If you thought that motorbike jump Cruise did in 2023's “Dead Reckoning” was nuts, well, Tom says, “Hold my popcorn” with this one. After Gabriel meets a gory fate at the business end of a biplane rudder, Ethan does his poison pill move and jumps but free-falls and flails frightfully for quite a bit of time before an emergency parachute saves him. Cruise had a camera mounted to him for that stunt, and he did it 19 times in total, scaring McQuarrie so much he wanted to throw up.
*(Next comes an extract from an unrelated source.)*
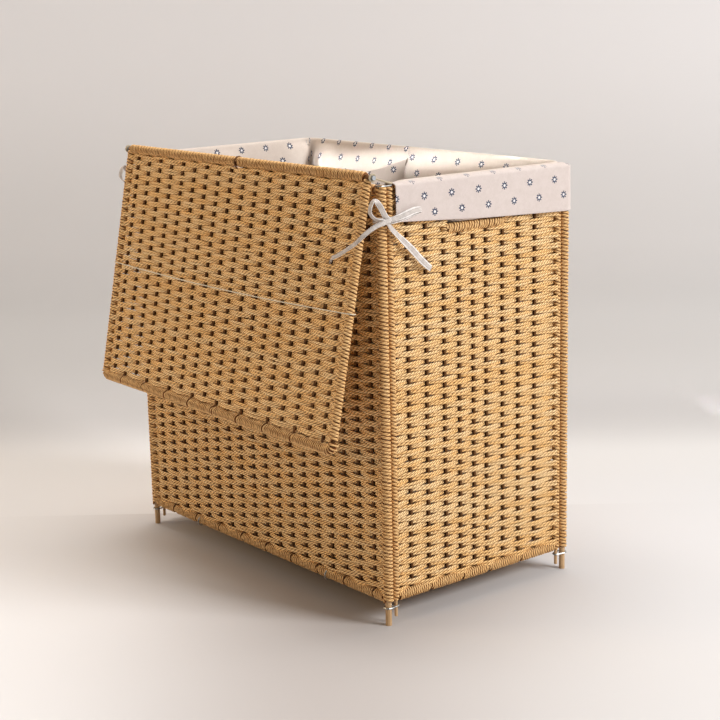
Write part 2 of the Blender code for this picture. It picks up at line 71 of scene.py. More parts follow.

“That was gnarly. I would say without question, that was the most nervous I ever was,” McQuarrie admits. “Every other stunt you're seeing Tom do in this movie, I'm either in front of him or I'm behind him with the camera. With that particular stunt, I'm stuck on the ground. Just watching things unfold, there's no way to intervene and you're just watching it happen and you're a little bit helpless in that regard.

“You're essentially just waiting for it to be over and for the footage to arrive. You can't even watch it while it's happening.”

Does this ‘Mission: Impossible’ have a post-credits scene?

Nope, but it almost did! McQuarrie reveals that he originally planned for a “coda” on the movie. They were preparing to film it but nixed the sequence midway through production after the director showed Cruise what ended up being the last 10 minutes of “Final Reckoning.”

“I came to Tom and I said, Look, normally I would want you to see the whole movie before I showed this to you, but we're about to shoot this coda in a couple of days and just look at this bit,’ ” McQuarrie says. “He said, ‘You know what, you can cancel Saturday's work because this is the end of the movie. This is it.’ ”

So what would have happened in that coda? McQuarrie’s not telling. “I’m not going to say because it could end up in another movie,” he says with smile.